--- Begin DATA LINES ---

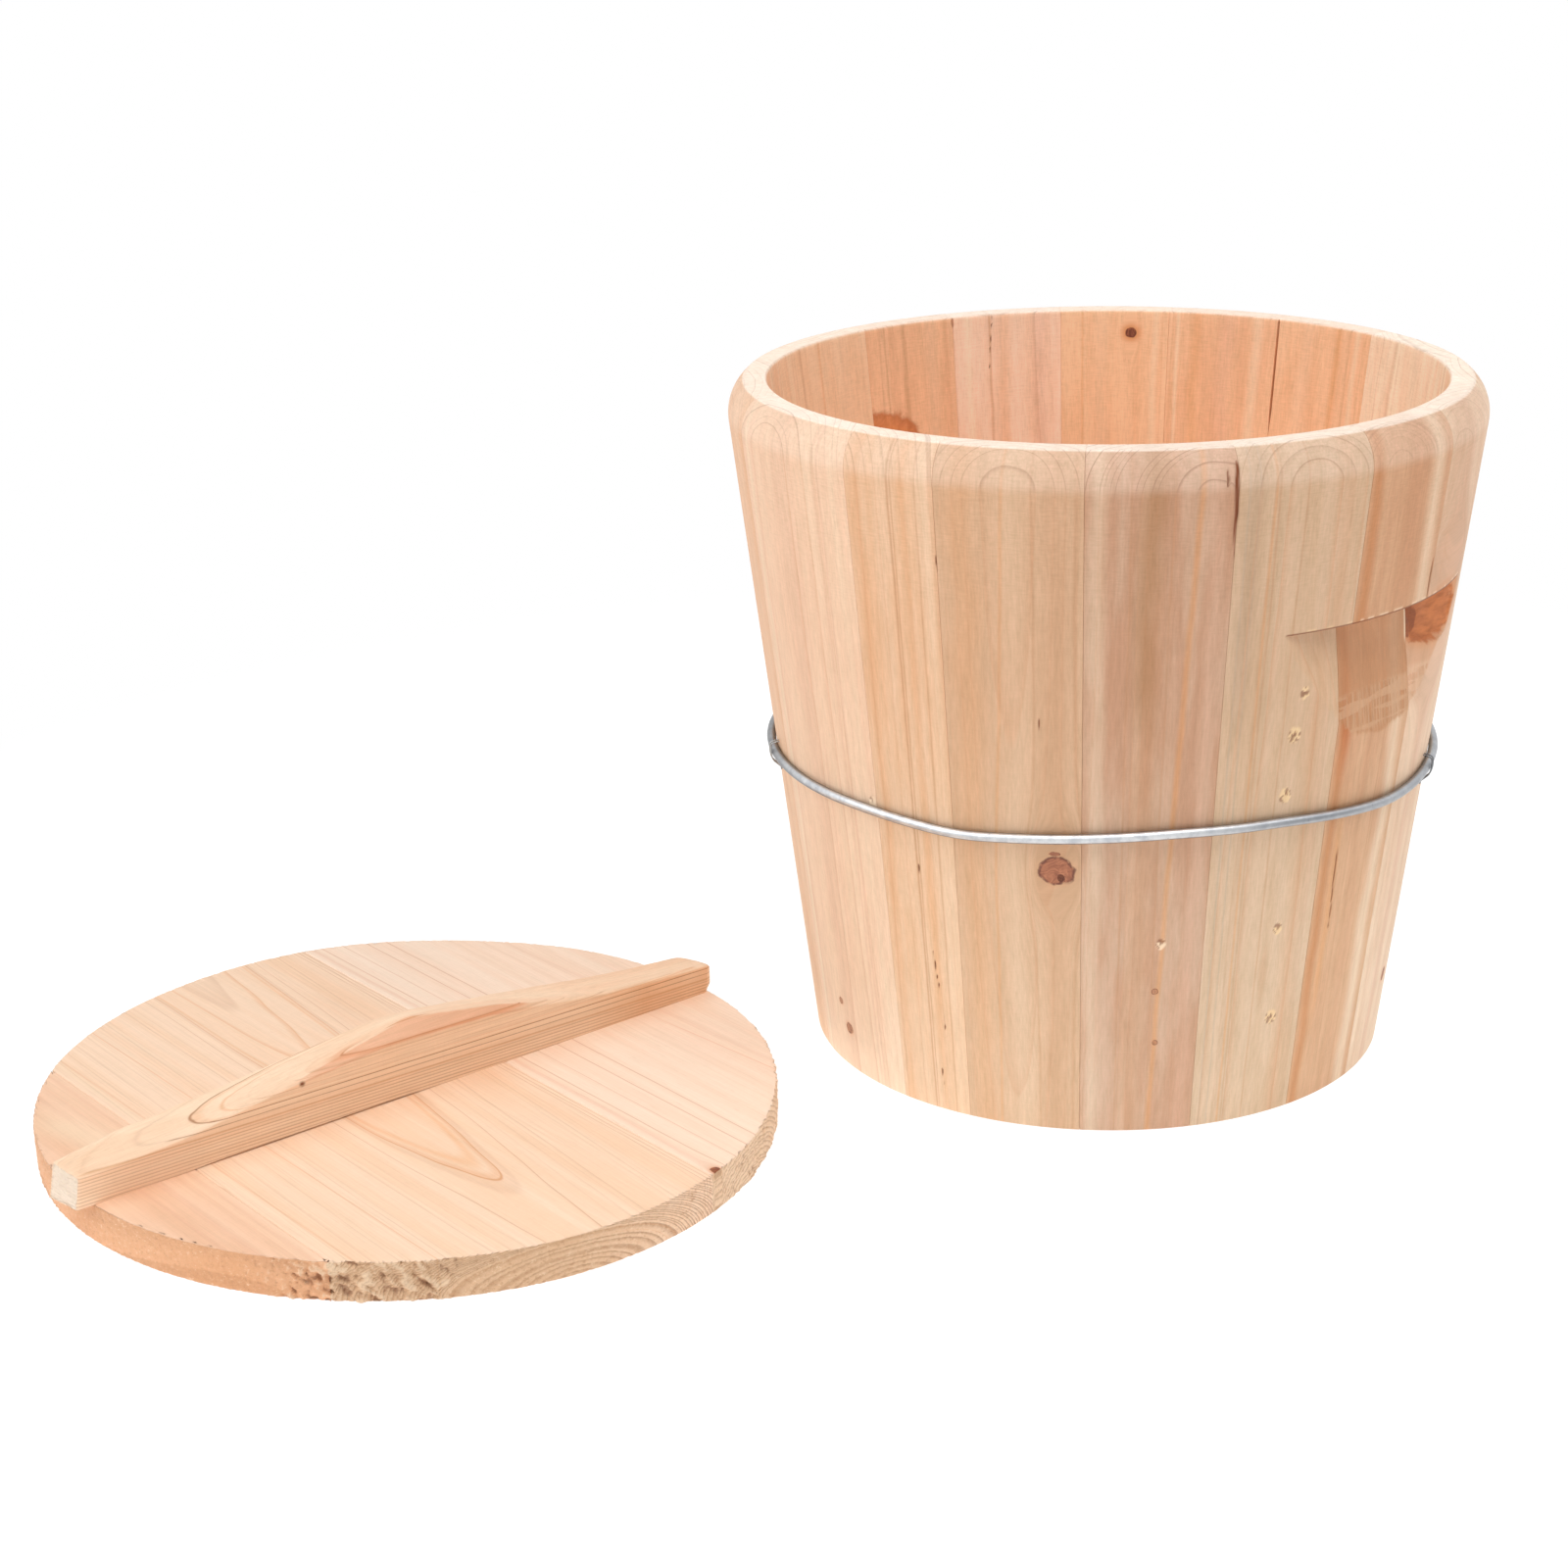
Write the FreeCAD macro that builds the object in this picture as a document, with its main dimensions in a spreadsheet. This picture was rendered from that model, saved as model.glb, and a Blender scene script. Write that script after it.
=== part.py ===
import FreeCAD, Part

import math
import os
import re

import Sketcher
from FreeCAD import Placement, Rotation, Vector

# A coopered wooden bucket with a wire hoop, and its board lid lying beside it on the floor.
# Millimetres and degrees. The origin is on the floor, on the bucket's axis. +Z is up and -Y is the front.
# Headings are turns about +Z, counted from +X.
# The fit of the joints: pins and nails fill their holes, and the bottom sits loose in its groove.

# ---------------------------------------------------------------- driving dimensions

STAVE_COUNT = 16
BOTTOM_BOARD_COUNT = 4
LID_BOARD_COUNT = 3

SIZES = {
    # the bucket's wall
    "bucket_height": 294.5,
    "foot_radius": 126,
    "rim_radius": 161.5,
    "wall": 18.4,
    "rim_flat": 9.5,
    "rim_round_height": 19,
    # the staves, as widths around the axis; the last one closes the circle
    "first_joint": -164.5,
    "stave_1_width": 29,
    "stave_2_width": 15.1,
    "stave_3_width": 21.4,
    "stave_4_width": 21,
    "stave_5_width": 21.5,
    "stave_6_width": 18.9,
    "stave_7_width": 20.6,
    "stave_8_width": 19.9,
    "stave_9_width": 24.9,
    "stave_10_width": 21.8,
    "stave_11_width": 21.7,
    "stave_12_width": 20.4,
    "stave_13_width": 21.4,
    "stave_14_width": 20,
    "stave_15_width": 31.5,
    # the pins between the staves
    "dowel_radius": 2,
    "stave_dowel_length": 24,
    "low_dowel_height": 62,
    "high_dowel_height": 246,
    # the finger grips, one on each side of the bucket
    "grip_heading": -47.5,
    "grip_ledge_height": 217.3,
    "grip_length": 55,
    "grip_depth": 13,
    # the bottom, let into a groove inside the staves
    "bottom_rise": 22,
    "bottom_thickness": 13,
    "groove_depth": 5,
    "groove_gap": 0.3,
    "bottom_heading": 24,
    "bottom_board_1_width": 52,
    "bottom_board_2_width": 61,
    "bottom_board_3_width": 66,
    "bottom_dowel_length": 26,
    "bottom_dowel_spread": 62,
    # the wire hoop and its keepers
    "hoop_height": 135.5,
    "hoop_wire_radius": 2,
    "hoop_gap": 0.05,
    "keeper_wire_radius": 0.45,
    "keeper_bend": 1.6,
    "keeper_rise": 5.5,
    "keeper_drop": 8,
    "keeper_leg": 9,
    "left_keeper_heading": -171,
    "right_keeper_heading": -23,
    # the lid, sawn a little out of round: longer along its boards than it is wide across them
    "lid_x": -300.7,
    "lid_y": -97.6,
    "lid_heading": 39.5,
    "lid_thickness": 16.8,
    "lid_half_width": 152,
    "lid_out_of_round": 7.8,
    "lid_board_1_width": 44,
    "lid_board_2_width": 149,
    "lid_dowel_length": 30,
    "lid_dowel_spread": 80,
    # the batten across the lid
    "batten_left": 157,
    "batten_right": 151,
    "batten_width": 18,
    "batten_shift": 3,
    "batten_end_height": 13.2,
    "batten_crest_height": 31.6,
    "batten_shoulder_height": 25.8,
    "batten_crest_left": 16,
    "batten_crest_right": 4,
    "batten_shoulder_left": 52,
    "batten_shoulder_right": 46,
    "batten_bevel": 3.6,
    # the nails, driven up through the lid
    "nail_radius": 1.3,
    "nail_length": 26,
    "nail_point": 3,
    "nail_head_radius": 2.8,
    "nail_head_height": 1,
    "nail_1_place": -130,
    "nail_2_place": -66,
    "nail_3_place": 6,
    "nail_4_place": 74,
    "nail_5_place": 132,
}
NAIL_COUNT = 5

doc = FreeCAD.newDocument("bucket")
sheet = doc.addObject("Spreadsheet::Sheet", "sizes")
sheet.Label = "driving dimensions"
for row, (name, number) in enumerate(SIZES.items(), start=1):
    sheet.set(f"A{row}", name)
    sheet.set(f"B{row}", str(number))
    sheet.setAlias(f"B{row}", name)
doc.recompute()


def tied(formula):
    """The formula with each driving dimension read from the sheet."""
    def read(word):
        return "sizes." + word.group() if word.group() in SIZES else word.group()
    return re.sub(r"[a-z]\w*", read, formula)


def value(formula):
    """The formula's number, from the sheet."""
    return float(sheet.evalExpression(tied(formula)))


def tie(thing, **properties):
    """Ties properties to formulas of the driving dimensions. A double underscore stands for a dot."""
    for key, formula in properties.items():
        thing.setExpression(key.replace("__", "."), tied(formula))
    return thing


def make(kind, name, **properties):
    """One object of the document, tied to its formulas."""
    return tie(doc.addObject(kind, name), **properties)


# ---------------------------------------------------------------- formulas that several pieces share

FLARE = "(rim_radius - foot_radius) / bucket_height"
GROOVE_RADIUS = f"(foot_radius - wall + bottom_rise * {FLARE} + groove_depth)"
GROOVE_TOP = "(bottom_rise + bottom_thickness + groove_gap)"
GRIP_RUN_OUT = "(grip_ledge_height - grip_length)"


def outside(height):
    """The wall's outer radius at a height."""
    return f"(foot_radius + ({height}) * {FLARE})"


def inside(height):
    """The wall's inner radius at a height."""
    return f"({outside(height)} - wall)"


def joint_heading(number):
    """The heading of the joint where a stave starts: joint 1 is the first."""
    widths = [f"stave_{before}_width" for before in range(1, number)]
    return " + ".join(["first_joint"] + widths)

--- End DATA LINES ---

### WHAT YOU NEED TO DO:
Starting with the first line of the data above, copy each line exactly until you reach the line with "from FreeCAD import"; include that line as well.

### RESULT:
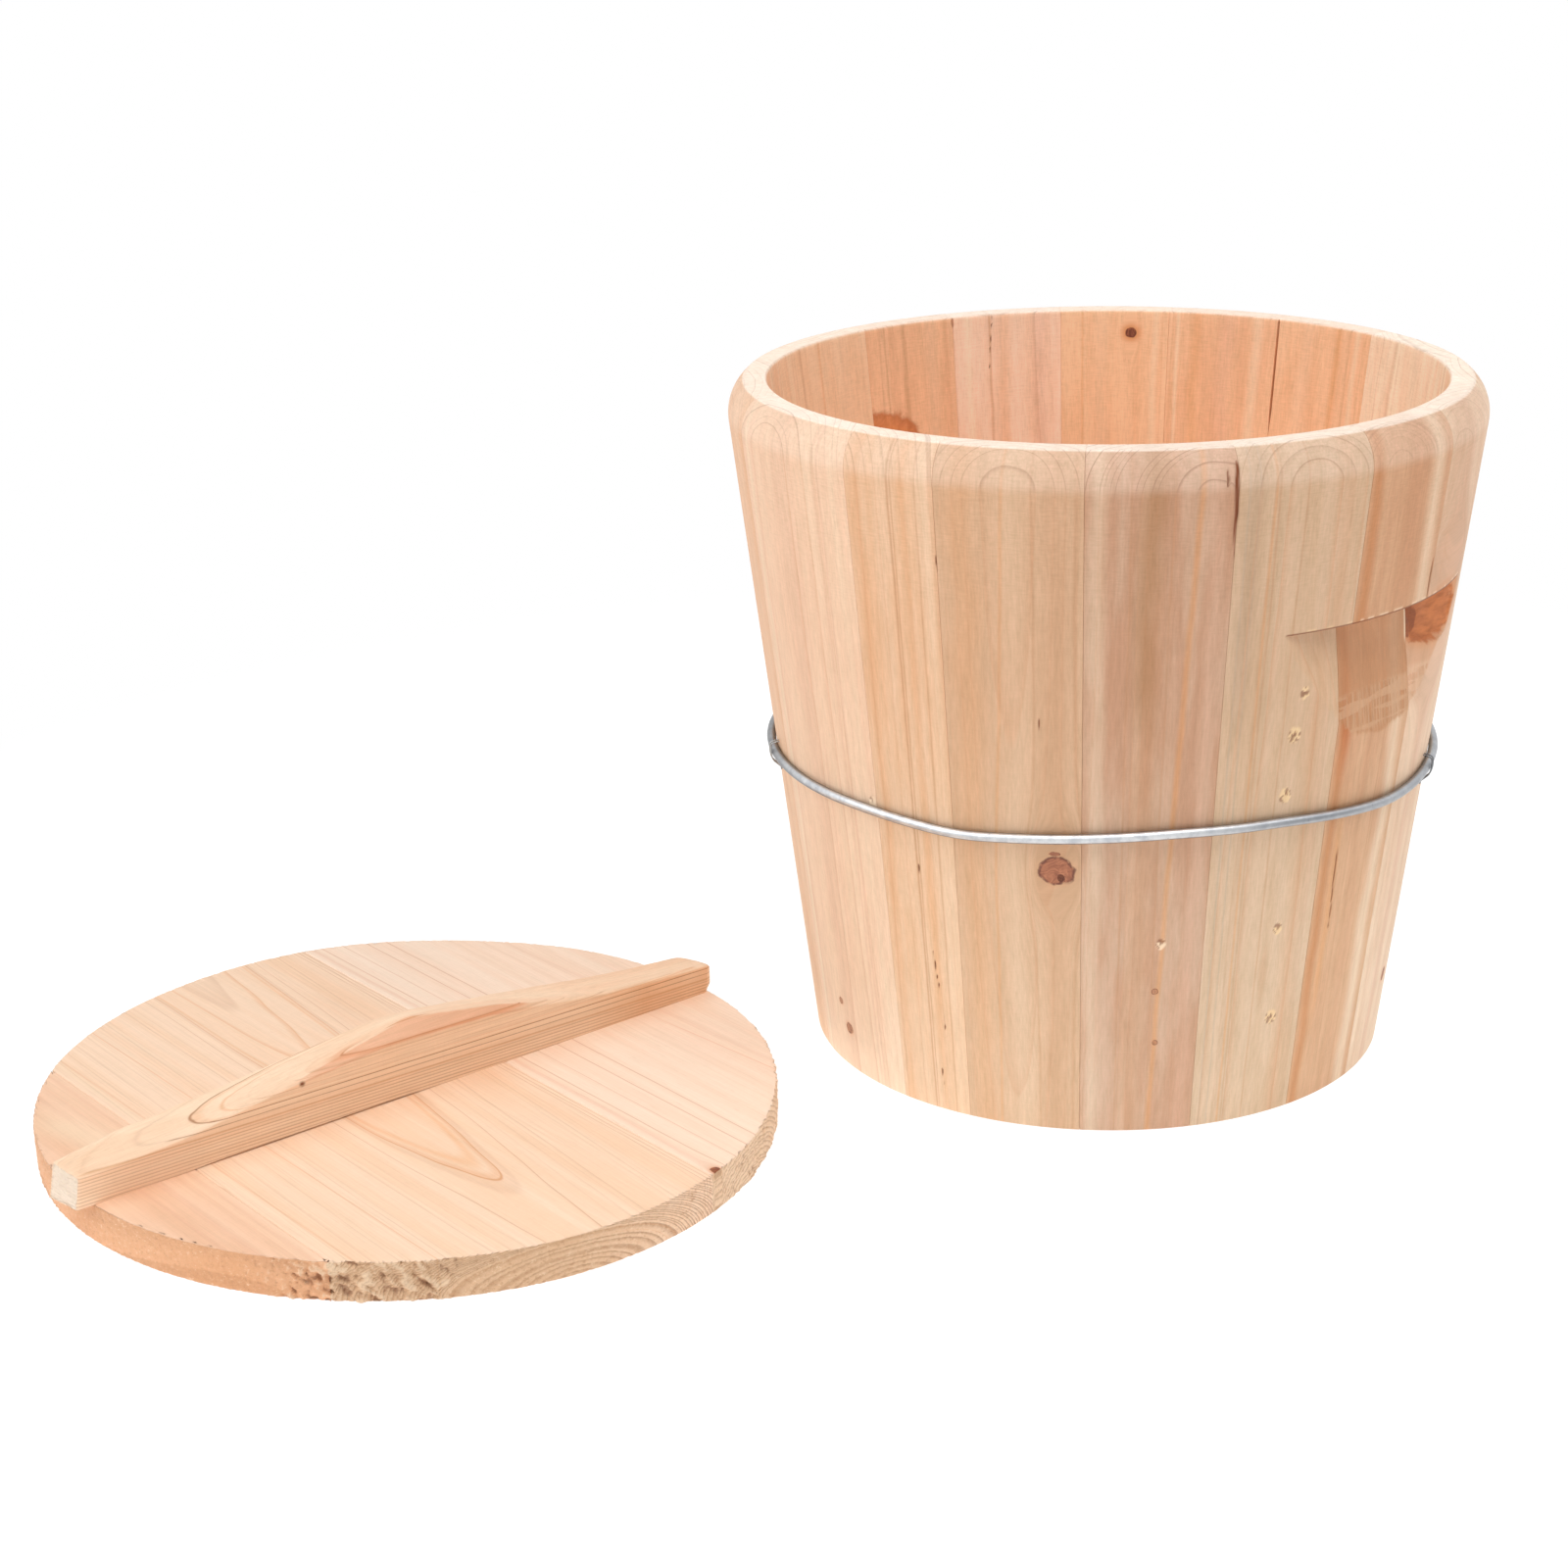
Write the FreeCAD macro that builds the object in this picture as a document, with its main dimensions in a spreadsheet. This picture was rendered from that model, saved as model.glb, and a Blender scene script. Write that script after it.
=== part.py ===
import FreeCAD, Part

import math
import os
import re

import Sketcher
from FreeCAD import Placement, Rotation, Vector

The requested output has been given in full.